Did you realize how important immigration would be before you started the book? Or is that something that emerged with your research?
A: Yes and no. I knew the book was going to be immigrant-heavy, because that is our country. I’ve also worked for the last seven years at the Lower East Side Tenement museum, which has made me aware of and connected to immigration in a way I never was before — it underlies everything in American culture. So I knew that in writing the stories of these flavors, I was going to be writing American stories — and in the process, making an argument for a broader definition of what America is and who Americans are.

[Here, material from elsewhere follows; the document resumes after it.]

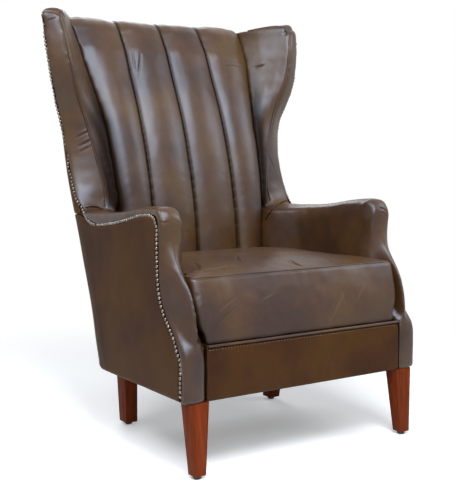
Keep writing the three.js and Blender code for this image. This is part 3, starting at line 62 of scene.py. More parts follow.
# %% Camera
VIEW_TURN = math.radians(-33.586)
VIEW_RISE = math.radians(5.546)
camera = bpy.data.objects.new("camera", bpy.data.cameras.new("camera"))
scene.collection.objects.link(camera)
scene.camera = camera
camera.data.lens = 70.08
camera.data.sensor_width = 36
camera.data.clip_end = 60
camera.location = (-1.431, -2.2017, 0.746)
toward = Vector((-math.sin(VIEW_TURN) * math.cos(VIEW_RISE),
                 math.cos(VIEW_TURN) * math.cos(VIEW_RISE), -math.sin(VIEW_RISE)))
camera.rotation_euler = toward.to_track_quat("-Z", "Y").to_euler()

# %% [markdown]
# ## Colours and nodes
# A colour picked on a screen is an sRGB value, while Blender's shaders count in linear light, so one
# function turns hex values to linear. Another adds a shader node, sets it up and links its inputs.

# %% Two helpers for every material
def linear(hex_value):
    parts = [((hex_value >> shift) & 255) / 255 for shift in (16, 8, 0)]
    return (*[c / 12.92 if c <= 0.04045 else ((c + 0.055) / 1.055) ** 2.4 for c in parts], 1.0)


def add_node(tree, kind, inputs=None, **settings):
    made = tree.nodes.new(kind)
    for key, value in settings.items():
        setattr(made, key, value)
    for key, value in (inputs or {}).items():
        if isinstance(value, bpy.types.NodeSocket):
            tree.links.new(value, made.inputs[key])
        else:
            made.inputs[key].default_value = value
    return made


def new_material(name):
    material = bpy.data.materials.new(name)
    material.use_nodes = True
    tree = material.node_tree
    shader = tree.nodes["Principled BSDF"]
    place = add_node(tree, "ShaderNodeTexCoord").outputs["Object"]
    return material, tree, shader, place


def ramp(tree, factor, stops):
    made = add_node(tree, "ShaderNodeValToRGB", {"Fac": factor})
    elements = made.color_ramp.elements
    while len(elements) < len(stops):
        elements.new(0.5)
    for element, (position, value) in zip(elements, stops):
        element.position = position
        element.color = linear(value) if isinstance(value, int) else (value, value, value, 1)
    return made.outputs["Color"]


def mixed(tree, factor, a, b, blend="MIX"):
    made = add_node(tree, "ShaderNodeMix", data_type="RGBA", blend_type=blend)
    for socket, value in ((made.inputs[0], factor), (made.inputs[6], a), (made.inputs[7], b)):
        if isinstance(value, bpy.types.NodeSocket):
            tree.links.new(value, socket)
        else:
            socket.default_value = value
    return made.outputs[2]


# %% [markdown]
# ## Leather
# The real cover is full-grain cowhide, drum dyed olive brown, then waxed and rubbed by hand, which
# leaves cloudy patches, darker seams and a soft shine. The seams here are darker partly from the wax
# and partly from painted shade. It could be painted as an image, but an image would have to be
# wrapped round forty curved panels. Noise in object coordinates has no seams.
# Pebbled grain about a millimetre and a half across is drawn a little coarser than life, so it shows.

# %% Antiqued leather
PATCH = 0.16
MOTTLE = 0.022
GRAIN = 0.0021
PORE = 0.0009


def antiqued_leather(name, deep, brown, olive, shine, gloss):
    material, tree, shader, place = new_material(name)
    patch = add_node(tree, "ShaderNodeTexNoise", {
        "Vector": place, "Scale": 1 / PATCH, "Detail": 2.0, "Roughness": 0.5, "Distortion": 0.3})
    mottle = add_node(tree, "ShaderNodeTexNoise", {
        "Vector": place, "Scale": 1 / MOTTLE, "Detail": 5.0, "Roughness": 0.62})
    grain = add_node(tree, "ShaderNodeTexVoronoi", {"Vector": place, "Scale": 1 / GRAIN},
                     feature="SMOOTH_F1")
    pore = add_node(tree, "ShaderNodeTexNoise", {"Vector": place, "Scale": 1 / PORE, "Detail": 2.0})
    scuff_at = add_node(tree, "ShaderNodeTexNoise", {
        "Vector": place, "Scale": 9.0, "Detail": 7.0, "Roughness": 0.72, "Distortion": 2.2})
    cloud = ramp(tree, patch.outputs["Fac"], [(0.34, deep), (0.5, brown), (0.66, olive)])
    spots = ramp(tree, mottle.outputs["Fac"], [(0.3, 0.84), (0.7, 1.0)])
    rubbed = mixed(tree, 1.0, cloud, spots, "MULTIPLY")
    scuff = ramp(tree, scuff_at.outputs["Fac"], [(0.495, 0.0), (0.5, 0.09), (0.505, 0.0)])
    rubbed = mixed(tree, scuff, rubbed, linear(0x7d6a50))
    worn = add_node(tree, "ShaderNodeAttribute", attribute_name="worn").outputs["Fac"]
    rubbed = mixed(tree, worn, rubbed, linear(0x8A7152))
    # Painted shade, with some wax: an attribute darkens hollows, seams and recesses towards near-black
    # and takes their shine away.
    wax_and_shade = add_node(tree, "ShaderNodeAttribute", attribute_name="wax_and_shade").outputs["Fac"]
    colour = mixed(tree, wax_and_shade, rubbed, linear(0x140d08))
    tree.links.new(colour, shader.inputs["Base Color"])
    rough = add_node(tree, "ShaderNodeMapRange", {
        "Value": mottle.outputs["Fac"], "From Min": 0.3, "From Max": 0.7,
        "To Min": shine - 0.02, "To Max": shine + 0.03})
    tree.links.new(rough.outputs["Result"], shader.inputs["Roughness"])
    height = add_node(tree, "ShaderNodeMath", {
        0: grain.outputs["Distance"], 1: pore.outputs["Fac"]}, operation="ADD")
    bump = add_node(tree, "ShaderNodeBump", {
        "Height": height.outputs["Value"], "Strength": 0.1, "Distance": 0.0005})
    tree.links.new(bump.outputs["Normal"], shader.inputs["Normal"])
    shader.inputs["IOR"].default_value = 1.48
    polish = add_node(tree, "ShaderNodeMapRange", {"Value": wax_and_shade, "To Min": gloss, "To Max": 0.0})
    tree.links.new(polish.outputs["Result"], shader.inputs["Specular IOR Level"])
    shader.inputs["Specular Tint"].default_value = (0.66, 0.81, 1.0, 1)
    return material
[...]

But there were some big surprises, too, especially in the soy sauce and garlic chapters. I thought the soy sauce story was going to be all about Chinese immigration — you know, the origins of Chinese takeout and Chinese-American food. But even though soy sauce really came with Chinese immigrants, it was the Japanese who made soy sauce an American ingredient. Kikkoman opened up a soy sauce manufacturing plant here in 1970, and then specifically created American recipes that used soy sauce. That was the transition, even though we’d been using soy sauce to cook Chinese food, and even though we’d recently fought a war with Japan. We had always seen Japan as a world power, and so we treated Japanese culture differently in the U.S. When they ate soy sauce, we wanted to emulate it.
Ditto with garlic. Garlic is the most popular flavor out of the eight, and I thought I could use it to represent the wave of mass migration at the turn of the 20th century and the way Italians were treated at the time, which was very poor. But despite the fact that thousands of Italians were cooking with garlic in this country from the late 1800s onward, garlic doesn’t become popular until Provencal cuisine becomes trendy with chefs like James Beard and Julia Child during and after the second World War. Provence is in the south of France and it borders Italy — they use a lot of garlic. We were willing to emulate French cuisine, but not Italian.

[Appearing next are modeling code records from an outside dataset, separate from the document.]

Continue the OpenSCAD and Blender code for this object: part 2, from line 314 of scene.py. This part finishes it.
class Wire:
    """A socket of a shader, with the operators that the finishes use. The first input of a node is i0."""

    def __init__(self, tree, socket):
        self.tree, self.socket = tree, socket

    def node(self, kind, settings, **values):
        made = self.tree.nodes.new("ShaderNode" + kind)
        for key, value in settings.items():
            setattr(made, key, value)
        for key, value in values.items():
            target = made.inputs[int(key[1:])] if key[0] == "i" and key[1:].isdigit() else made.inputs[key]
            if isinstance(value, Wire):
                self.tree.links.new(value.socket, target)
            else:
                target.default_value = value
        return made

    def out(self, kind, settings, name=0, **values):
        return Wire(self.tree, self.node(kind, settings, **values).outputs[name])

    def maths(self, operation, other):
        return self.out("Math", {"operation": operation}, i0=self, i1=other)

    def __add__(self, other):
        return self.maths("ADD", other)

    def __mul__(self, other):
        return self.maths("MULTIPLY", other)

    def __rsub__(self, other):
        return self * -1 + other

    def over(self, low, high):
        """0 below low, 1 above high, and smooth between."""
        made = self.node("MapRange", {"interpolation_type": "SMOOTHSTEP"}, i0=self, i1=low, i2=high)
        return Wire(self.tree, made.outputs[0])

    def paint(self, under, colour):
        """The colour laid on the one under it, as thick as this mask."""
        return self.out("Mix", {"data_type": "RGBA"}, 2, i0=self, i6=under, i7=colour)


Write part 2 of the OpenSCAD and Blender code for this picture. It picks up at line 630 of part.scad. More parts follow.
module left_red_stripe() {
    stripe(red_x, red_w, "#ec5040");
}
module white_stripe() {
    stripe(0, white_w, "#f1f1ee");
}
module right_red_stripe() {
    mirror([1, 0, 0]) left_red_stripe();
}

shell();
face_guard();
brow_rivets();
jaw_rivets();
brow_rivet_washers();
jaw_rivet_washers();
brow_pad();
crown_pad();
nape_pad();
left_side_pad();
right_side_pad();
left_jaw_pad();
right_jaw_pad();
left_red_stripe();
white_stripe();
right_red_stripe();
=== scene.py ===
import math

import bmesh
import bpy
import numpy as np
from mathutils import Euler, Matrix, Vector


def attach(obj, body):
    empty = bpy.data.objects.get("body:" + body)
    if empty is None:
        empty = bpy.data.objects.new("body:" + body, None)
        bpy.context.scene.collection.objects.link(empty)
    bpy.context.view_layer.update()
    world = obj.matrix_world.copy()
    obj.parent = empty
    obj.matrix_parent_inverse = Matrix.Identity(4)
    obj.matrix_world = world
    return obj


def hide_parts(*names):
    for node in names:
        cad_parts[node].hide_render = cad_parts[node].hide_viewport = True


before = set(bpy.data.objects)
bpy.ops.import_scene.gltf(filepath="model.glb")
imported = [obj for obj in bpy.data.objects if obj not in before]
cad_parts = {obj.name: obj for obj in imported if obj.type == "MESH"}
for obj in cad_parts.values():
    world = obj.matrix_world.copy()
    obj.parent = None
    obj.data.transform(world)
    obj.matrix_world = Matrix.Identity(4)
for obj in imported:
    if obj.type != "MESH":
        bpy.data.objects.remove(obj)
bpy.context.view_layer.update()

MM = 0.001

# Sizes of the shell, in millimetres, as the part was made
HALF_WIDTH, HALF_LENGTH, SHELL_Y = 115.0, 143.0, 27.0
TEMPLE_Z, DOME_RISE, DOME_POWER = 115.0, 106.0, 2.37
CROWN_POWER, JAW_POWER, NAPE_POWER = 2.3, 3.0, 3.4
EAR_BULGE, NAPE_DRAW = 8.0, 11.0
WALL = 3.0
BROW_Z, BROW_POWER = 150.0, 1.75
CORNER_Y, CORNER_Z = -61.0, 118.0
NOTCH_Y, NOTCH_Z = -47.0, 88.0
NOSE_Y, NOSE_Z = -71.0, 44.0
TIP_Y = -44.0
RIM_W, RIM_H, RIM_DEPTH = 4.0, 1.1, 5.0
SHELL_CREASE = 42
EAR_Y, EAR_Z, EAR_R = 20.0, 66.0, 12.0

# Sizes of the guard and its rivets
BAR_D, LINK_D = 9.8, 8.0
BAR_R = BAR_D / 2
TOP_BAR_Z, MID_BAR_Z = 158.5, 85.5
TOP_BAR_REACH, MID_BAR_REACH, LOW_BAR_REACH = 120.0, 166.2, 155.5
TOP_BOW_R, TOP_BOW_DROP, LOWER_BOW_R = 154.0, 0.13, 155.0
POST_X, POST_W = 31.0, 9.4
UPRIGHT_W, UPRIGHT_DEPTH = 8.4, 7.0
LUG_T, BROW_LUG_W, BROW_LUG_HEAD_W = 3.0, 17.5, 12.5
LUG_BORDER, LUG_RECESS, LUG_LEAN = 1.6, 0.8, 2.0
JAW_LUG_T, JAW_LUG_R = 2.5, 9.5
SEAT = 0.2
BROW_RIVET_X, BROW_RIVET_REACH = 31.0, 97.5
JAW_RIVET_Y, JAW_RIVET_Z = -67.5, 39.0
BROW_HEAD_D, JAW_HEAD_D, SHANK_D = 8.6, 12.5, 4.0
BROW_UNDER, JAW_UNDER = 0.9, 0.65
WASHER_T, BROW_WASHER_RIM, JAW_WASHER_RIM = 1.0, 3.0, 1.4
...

We had these ideas of cultures we ostracize and cultures we emulate, and that was really clear to me in those chapters.
Q: We still have those ideas, right? And it still shows in our food.
A: Yeah, and we tend to have a sense of amnesia — a two-generation amnesia, where we will not remember or believe that the sort of xenophobia directed at Muslims right now was also directed at our grandparents or great-grandparents who were Catholic or Jewish or Chinese. Racism is on repeat because we keep refusing to acknowledge them in American history.

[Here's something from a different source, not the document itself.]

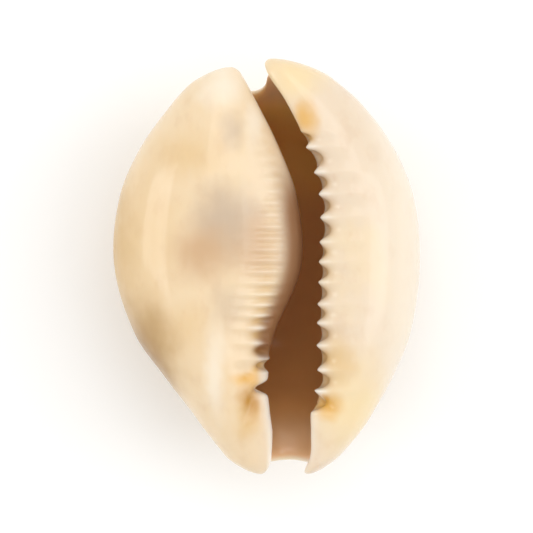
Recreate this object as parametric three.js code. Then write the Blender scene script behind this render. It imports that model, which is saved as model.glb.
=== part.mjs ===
// A ring cowrie shell that lies on its back with its aperture upwards, grown as one piece.
// Millimetres. +X is the side of the outer lip, +Y the posterior end and +Z is up.
// The shell lies on a small flat spot of its back, in the plane z = 0.
//
// The wall is one thick sheet, scrolled round the long axis. A cross-section of it is a closed
// loop of quarter ellipses: over the outer lip, round the back, over the inner lip (the pillar
// side), in under itself as the start of the inner whorl, and back along the chamber.
import * as THREE from 'three';
import { ParametricGeometry } from 'three/addons/geometries/ParametricGeometry.js';
import { mergeVertices } from 'three/addons/utils/BufferGeometryUtils.js';

// ---- Driving dimensions ----
const HALF = 12;                  // half the length over the two ends
const LIP_CREST = 0.42;           // the outer lip's crest, as a share from its edge to the margin
const PILLAR_CREST = 0.58;        // the inner lip's crest, as a share from the margin to its edge
const MARGIN_HEIGHT = 0.62;       // the margins, as a share of the height from back to crest
const RIM_ROUND = 0.9;            // the rounding of the rims at both ends, along the axis
const FLOAT = 0.05;               // keeps the inner lip's inside clear of the inner whorl's edge

// Each of these is a pair: its size in the open canals at the ends, and in the chamber.
const LIP_DROP = [0.55, 1.1];     // the outer lip's tooth tips lie this far below its crest
const LIP_FACE = [0.3, 1.5];      // height of the lip's face, which carries the teeth
const LIP_HOOK = [0.08, 0.8];     // how far the face's foot is rolled in under the lip
const LIP_HANG = [0.05, 0.35];    // how far the foot's rounding hangs below the face
const LIP_ROOF = [1.4, 2.3];      // depth of the roof under the outer lip's crest
const PILLAR_ROOF = [1.4, 1.75];  // and under the inner lip's crest
const PILLAR_WALL = [0.12, 1.35]; // the wall where the inner lip turns in
const CURL_REACH = [0.1, 3.4];    // the inner whorl's edge, measured back from the inner lip's
const CURL_DROP = [0.2, 2.0];     // and down from it
const CURL_WALL = [0.02, 1.1];    // the inner whorl's wall
const CURL_TIP = [0.04, 0.5];     // how far its edge is rounded
const LIP_TEETH = 13;
const LIP_TOOTH_DEPTH = 0.42;
const PILLAR_TEETH = 20;
const PILLAR_TOOTH_DEPTH = 0.2;
const TOOTHED = [-0.75, 0.66];    // the toothed stretch, in half lengths of the shell

// Sizes at stations along the axis. Each row is read as one smooth curve over y: x of the
// margins, edges and keel, z of the base's crest and of the back, the walls' thicknesses, how
// far the inner lip's edge lies below the crest, and how far the sheet is scrolled (0 to 1).
const STATIONS = {
  y:            [-12, -11, -9.5, -8.3, -6.5, -4, 0, 4, 7, 9.5, 11, 12],
  lipMargin:    [3.2, 4.2, 5.5, 6.3, 7.35, 8.4, 9.0, 8.65, 7.4, 5.45, 3.65, 2.2],
  pillarMargin: [-1.6, -2.4, -3.6, -4.5, -5.95, -7.75, -9.0, -8.7, -7.4, -5.5, -4.1, -3.3],
  lipEdge:      [2.0, 2.55, 2.6, 2.6, 3.0, 2.95, 3.05, 3.1, 2.3, 1.1, 0.1, -0.5],
  pillarEdge:   [0.1, 0.2, 0.25, 0.1, 0.0, 0.4, 2.0, 1.75, 0.65, -0.6, -1.4, -1.9],
  keel:         [1.2, 1.2, 0.95, 0.7, 0.35, 0.15, 0.1, 0.0, -0.3, -0.7, -1.05, -1.15],
  crest:        [10.9, 11.3, 11.8, 12.05, 12.35, 12.55, 12.6, 12.55, 12.35, 11.9, 11.5, 11.2],
  back:         [7.9, 7.3, 6.1, 4.6, 2.2, 0.55, -0.16, 0.25, 1.9, 5.5, 7.5, 8.0],
  backWall:     [1.0, 1.5, 1.8, 1.7, 1.3, 1.0, 1.0, 1.0, 1.4, 2.0, 1.8, 1.2],
  lipWall:      [0.8, 1.6, 2.4, 2.4, 2.2, 1.8, 1.5, 1.6, 2.2, 3.2, 3.3, 2.1],
  pillarWall:   [1.55, 2.4, 2.8, 2.6, 2.2, 1.8, 1.5, 1.6, 2.2, 3.1, 2.6, 1.3],
  pillarDrop:   [0.6, 0.8, 1.2, 1.5, 2.1, 2.6, 2.9, 2.6, 2.0, 1.2, 0.8, 0.6],
  scroll:       [0, 0, 0.15, 0.4, 0.8, 1, 1, 1, 0.8, 0.2, 0, 0],
};

// The rims of both ends, as y over the sheet's knots, from the foot of the outer lip's face
// (-1) round the back (3) to the inner whorl's edge (8): lobes at the lips, a notch between.
const RIM = {
  knot:      [-1, 0, 0.5, 1, 2, 2.5, 3, 4, 5, 6, 7, 8],
  anterior:  [-11.6, -11.75, -11.92, -12, -11.75, -11.5, -11.35, -11.75, -12, -11.6, -11.5, -11.45],
  posterior: [10.9, 11.2, 11.75, 12, 11.8, 11.5, 10.35, 11.2, 11.5, 11.2, 10.9, 10.8],
};

// ---- Mesh density: steps on each arc of the loop, and along the axis ----
const ARC_STEPS = [3, 4, 8, 8, 4, 5, 3, 2, 2, 3, 5, 4, 8, 8, 4, 3, 2, 2];
const STEPS_PER_LIP_TOOTH = 3;
const END_STEPS = 9;

// The loop's knots: 0 to 7 lie outside, 8 rounds the inner whorl's edge, 9 to 16 lie inside
// and 17 rounds the foot of the outer lip's face.
const LOOP = 18;
const CURL_END = 8;
const FOLD = 16;
const LIP_FOOT = 17;

const { lerp, clamp, smoothstep } = THREE.MathUtils;

// The smooth curve through (xs, ys): cubic Hermite pieces with finite-difference slopes.
function curve(xs, ys, x) {
  let i = 0;
  while (i < xs.length - 2 && x > xs[i + 1]) i += 1;
  const slope = (k) => {
    const a = Math.max(k - 1, 0);
    const b = Math.min(k + 1, xs.length - 1);
    return (ys[b] - ys[a]) / (xs[b] - xs[a]);
  };
  const span = xs[i + 1] - xs[i];
  const f = clamp((x - xs[i]) / span, 0, 1);
  const rise = f * f * (3 - 2 * f);
  const lead = f * (1 - f) * span;
  return lerp(ys[i], ys[i + 1], rise) + lead * ((1 - f) * slope(i) - f * slope(i + 1));
}

// The section's knots at y, as [x, z]. Even knots have an upright tangent and odd ones a level
// one. Towards the ends the scroll unrolls and the chamber narrows to an open canal.
function knotsAt(y) {
  const at = (name) => curve(STATIONS.y, STATIONS[name], y);
  const scroll = clamp(at('scroll'), 0, 1);
  const scrolled = ([canal, chamber]) => lerp(canal, chamber, scroll);
  const lipEdge = at('lipEdge');
  const lipMargin = at('lipMargin');
  const pillarEdge = at('pillarEdge');
  const pillarMargin = at('pillarMargin');
  const crest = at('crest');
  const back = at('back');
  const keel = at('keel');
  const marginZ = lerp(back, crest, MARGIN_HEIGHT);

  const lipCrestX = lerp(lipEdge, lipMargin, LIP_CREST);
  const lipInsideX = lipMargin - at('lipWall');
  const lipEdgeZ = crest - scrolled(LIP_DROP);
  const lipFootX = lipEdge + scrolled(LIP_HOOK);
  const lipFootZ = lipEdgeZ - scrolled(LIP_FACE);

  const pillarCrestX = lerp(pillarMargin, pillarEdge, PILLAR_CREST);
  const pillarInsideX = pillarMargin + at('pillarWall');
  const pillarEdgeZ = crest - at('pillarDrop');
  const curlX = pillarEdge - scrolled(CURL_REACH);
  const curlZ = pillarEdgeZ - scrolled(CURL_DROP);
  const curlWall = scrolled(CURL_WALL);
  const tip = scrolled(CURL_TIP);
  const pillarRoofX = scrolled([(pillarInsideX + pillarEdge) / 2, pillarCrestX]);
  const lipRoofX = scrolled([(lipInsideX + lipFootX) / 2, lipCrestX]);

  return [
    [lipEdge, lipEdgeZ],
    [lipCrestX, crest],
    [lipMargin, marginZ],
    [keel, back],
    [pillarMargin, marginZ],
    [pillarCrestX, crest],
    [pillarEdge, pillarEdgeZ],
    [curlX, curlZ],
    [curlX - tip, curlZ + curlWall / 2],
    [curlX, curlZ + curlWall],
    [pillarEdge - scrolled(PILLAR_WALL), scrolled([curlZ, pillarEdgeZ]) + FLOAT],
    [pillarRoofX, crest - scrolled(PILLAR_ROOF)],
    [pillarInsideX, marginZ],
    [keel, back + at('backWall')],
    [lipInsideX, marginZ],
    [lipRoofX, crest - scrolled(LIP_ROOF)],
    [lipFootX, lipFootZ],
    [(lipEdge + lipFootX) / 2, lipFootZ - scrolled(LIP_HANG)],
  ];
}

// The point at g on the section's loop: a knot's number plus a share of the arc after it.
function loopPoint(knots, g) {
  const arc = Math.floor(g);
  const [x0, z0] = knots[arc % LOOP];
  const [x1, z1] = knots[(arc + 1) % LOOP];
  const turn = (g - arc) * Math.PI / 2;
  const slow = 1 - Math.cos(turn);
  const quick = Math.sin(turn);
  const upright = arc % 2 === 0;
  return [lerp(x0, x1, upright ? slow : quick), lerp(z0, z1, upright ? quick : slow)];
}

// The place along the sheet that loop position g lies at, and the position right across it on
// the wall's other side.
function sheetKnot(g) {
  if (g >= LIP_FOOT) return g - LOOP;
  return g <= CURL_END ? g : FOLD - g;
}

const across = (g) => (g <= FOLD ? FOLD - g : FOLD + LOOP - g);

// 1 at the middle, falling smoothly to 0 at width.
const bell = (distance, width) => 0.5 + 0.5 * Math.cos(Math.PI * Math.min(Math.abs(distance) / width, 1));

// How far the grooves between the teeth move a point of the sheet's outside, as [x, z].
function toothGroove(u, t) {
  const toothed = smoothstep(t, TOOTHED[0] - 0.06, TOOTHED[0])
    * (1 - smoothstep(t, TOOTHED[1], TOOTHED[1] + 0.06));
  const turns = 2 * Math.PI * (t - TOOTHED[0]) / (TOOTHED[1] - TOOTHED[0]);
  const wave = (teeth) => 0.5 - 0.5 * Math.cos(teeth * turns);
  const lip = toothed * LIP_TOOTH_DEPTH * bell(u, 0.75) * wave(LIP_TEETH);
  const pillar = toothed * PILLAR_TOOTH_DEPTH * bell(u - 5.7, 0.6) * wave(PILLAR_TEETH);
  return [lip - 0.6 * pillar, -0.4 * lip - pillar];
}

// The shell's surface: g runs round the section's loop, and t from end to end, -1 to 1.
function shellPoint(g, t) {
  const u = sheetKnot(g);
  const anterior = curve(RIM.knot, RIM.anterior, u);
  const posterior = curve(RIM.knot, RIM.posterior, u);
  const y = lerp(anterior, posterior, (t + 1) / 2);
  const knots = knotsAt(y);
  const here = loopPoint(knots, g);
  const there = loopPoint(knots, across(g));

  // The wall's two sides close on each other at the rims, over a quarter ellipse.
  const inwards = Math.min((1 - Math.abs(t)) * HALF / RIM_ROUND, 1);
  const meet = (1 - Math.sqrt(1 - (1 - inwards) ** 2)) / 2;
  const outside = g <= CURL_END || g >= LIP_FOOT;
  const groove = outside ? toothGroove(u, t) : [0, 0];
  const x = lerp(here[0], there[0], meet) + groove[0];
  const z = lerp(here[1], there[1], meet) + groove[1];
  return new THREE.Vector3(x, y, Math.max(z, 0));
}

// Positions round the loop, arc by arc.
function loopSteps() {
  const steps = ARC_STEPS.flatMap((count, arc) => (
    Array.from({ length: count }, (_, k) => arc + k / count)
  ));
  return [...steps, LOOP];
}

// Positions along the axis: even steps over the teeth, and ever closer ones towards the rims.
function axisSteps() {
  const even = LIP_TEETH * STEPS_PER_LIP_TOOTH;
  const middle = Array.from({ length: even + 1 }, (_, k) => lerp(TOOTHED[0], TOOTHED[1], k / even));
  const towards = (from, rim) => Array.from({ length: END_STEPS }, (_, k) => (
    lerp(from, rim, Math.sin((k + 1) / END_STEPS * Math.PI / 2))
  ));
  return [...towards(TOOTHED[0], -1).reverse(), ...middle, ...towards(TOOTHED[1], 1)];
}

function makeShell() {
  const round = loopSteps();
  const along = axisSteps();
  const slices = round.length - 1;
  const stacks = along.length - 1;
  const surface = (a, b, target) => {
    target.copy(shellPoint(round[Math.round(a * slices)], along[Math.round(b * stacks)]));
  };
  const geometry = new ParametricGeometry(surface, slices, stacks);
  geometry.deleteAttribute('normal');
  geometry.deleteAttribute('uv');
  const closed = mergeVertices(geometry, 1e-4);
  closed.computeVertexNormals();
  const enamel = new THREE.MeshStandardMaterial({ color: 0xf1dcbd, roughness: 0.28, metalness: 0 });
  const shell = new THREE.Mesh(closed, enamel);
  shell.name = 'shell';
  return shell;
}

const cowrie = new THREE.Group();
cowrie.add(makeShell());

export default cowrie;
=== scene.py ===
"""A ring cowrie shell lying on its back, aperture upwards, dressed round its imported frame.

Every object is in metres and in the frame's own axes: +X towards the outer lip, +Y towards the
posterior end, +Z up. The shell's own sizes are written in millimetres, for a shell as long as
ShellForm.length, and scaled to the length that the frame gives.
"""

import logging
import math
from dataclasses import dataclass, field, fields
from enum import Enum

import bmesh
import bpy
import numpy as np
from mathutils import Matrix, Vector


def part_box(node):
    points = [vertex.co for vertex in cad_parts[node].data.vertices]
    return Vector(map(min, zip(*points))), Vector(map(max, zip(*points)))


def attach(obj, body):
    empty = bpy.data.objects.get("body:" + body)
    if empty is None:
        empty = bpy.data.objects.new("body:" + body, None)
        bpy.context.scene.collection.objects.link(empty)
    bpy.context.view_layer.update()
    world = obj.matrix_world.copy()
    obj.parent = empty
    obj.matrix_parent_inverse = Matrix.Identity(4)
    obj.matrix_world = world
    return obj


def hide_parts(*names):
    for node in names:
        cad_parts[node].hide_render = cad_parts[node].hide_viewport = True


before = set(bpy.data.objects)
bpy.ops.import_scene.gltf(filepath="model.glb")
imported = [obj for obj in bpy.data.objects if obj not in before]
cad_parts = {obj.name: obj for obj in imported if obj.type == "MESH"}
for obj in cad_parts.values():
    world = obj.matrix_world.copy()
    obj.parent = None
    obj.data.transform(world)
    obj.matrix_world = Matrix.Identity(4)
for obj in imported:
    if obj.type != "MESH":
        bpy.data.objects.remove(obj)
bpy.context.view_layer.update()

MM = 0.001
# Keeps a length that is divided by off nothing.
TINY = 1e-9
# Octaves in a soft noise.
SOFT_DETAIL = 2.0
# A turn that never falls in step with itself, in radians.
GOLDEN_ANGLE = 2.4
LOG = logging.getLogger("cowrie")


# ---------------------------------------------------------------------------------------------
# Small helpers
# ---------------------------------------------------------------------------------------------


def linear(code: str) -> tuple[float, float, float, float]:
    """Turns an sRGB hex colour into linear RGBA.

    Args:
        code: the colour, such as "#f6e3c8".

    Returns:
        Linear red, green, blue and an alpha of 1.
    """
    def channel(start: int) -> float:
        """One channel of the code, made linear by the sRGB standard's curve."""
        value = int(code[start:start + 2], 16) / 255
        return value / 12.92 if value <= 0.04045 else ((value + 0.055) / 1.055) ** 2.4

    return channel(1), channel(3), channel(5), 1.0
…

Q: There’s a cycle you identify in the book: frequently, Americans accept and embrace immigrant foods long before they accept the immigrants, themselves. There’s this incredible anecdote in your book about Ranji Smile, whom you argue was America’s first celebrity chef — he was denied citizenship at a time when it was extremely difficult to become naturalized as an Indian or Southeast Asian. I wonder what that says about American culture: that we take the flavor but reject the person bringing it.
A: To me, that speaks to something that is more culturally acceptable about food in America than language or even religion. Look at the flipside: Food also lasts longer than any other aspect of immigrant culture. If you’re talking about someone who’s third- or fourth-generation American, they probably don’t speak the same language of their ancestors, they definitely don’t wear the same clothes, and they might not even worship the same religion anymore. But they probably make foods connected to their ethnic heritage, especially around Thanksgiving and Christmas and Hanukkah.
One one side, Americans retain the connection to their immigrant food more than anything else; on the other, Americans accept new food before we accept new immigrants. A hundred years ago, that meant targeting Judaism. Now we’re targeting Islam as un-American. But we’ll go to the grocery store and eat hummus, and we can go to the food truck and get falafel or kebab. And even the flavors, like rosewater and cardamom and zaatar, are becoming a bigger part of American cooking.
Q: That’s actually your prediction as the book closes, right? If the patterns you observe around immigration and cuisine hold, then something from the Middle East might end up becoming the ninth essentially American flavor.
A: Yes. Definitely. I love the interview I did for that chapter with my friend Stan, who was a Marine. I had already formed this theory that war propagates fast changes in food, both because our troops are going to live in other countries and developing tastes for their foods, and because there’s an influx of immigration from those countries afterward. Stan described having that exact experience in the Middle East. So war is terrible, but it has that big benefit: You’re living among people who are not like you, which creates empathy. And a love for spicy food.
It seems pretty inevitable that because we have been engaged with the Middle East for the past three decades, Middle Eastern cuisine and flavors are going to become American. Within 100 years they might be indecipherable from American cuisine, much like hot dogs and hamburgers.
Q: Let’s end on that question of an “American cuisine.” It’s sort of controversial. You have this line right in the last paragraph of the book: “I’ve gained an immense pride in American food — which I believe is the most complex and diverse cuisine on the planet.” But having looked at all this variety and diversity, is it fair to call American food one big cuisine? Or is it more a constellation?
A: No, I don’t think it’s a constellation of unique cuisines. I think that’s what the book is arguing, too: that regardless of where you grew up, or where your family came from, everyone’s got vanilla in their kitchen cupboard.
People live beside each other in this country who would not have lived beside each other back home. I live in Chinatown; even if we just talked about Chinese culture, you’ve got people from Hong Kong living next to people from the Fujian Province, next people who are Cantonese, next to people who are from Beijing — these are people who at home wouldn’t be interacting. But here, they’re seeing each other’s food, eating each other’s food, and influencing each other in that way. There is this sort of lateral exchange. And that’s just talking about Chinese culture. We have a whole mixing bowl of people and food and cuisines.
That may happen in some ways in other parts of the world, but it doesn’t happen to the extreme extent it happens here. So I think it’s both worthy of the title of cuisine and worthy of more study in terms of it being its own cuisine, too.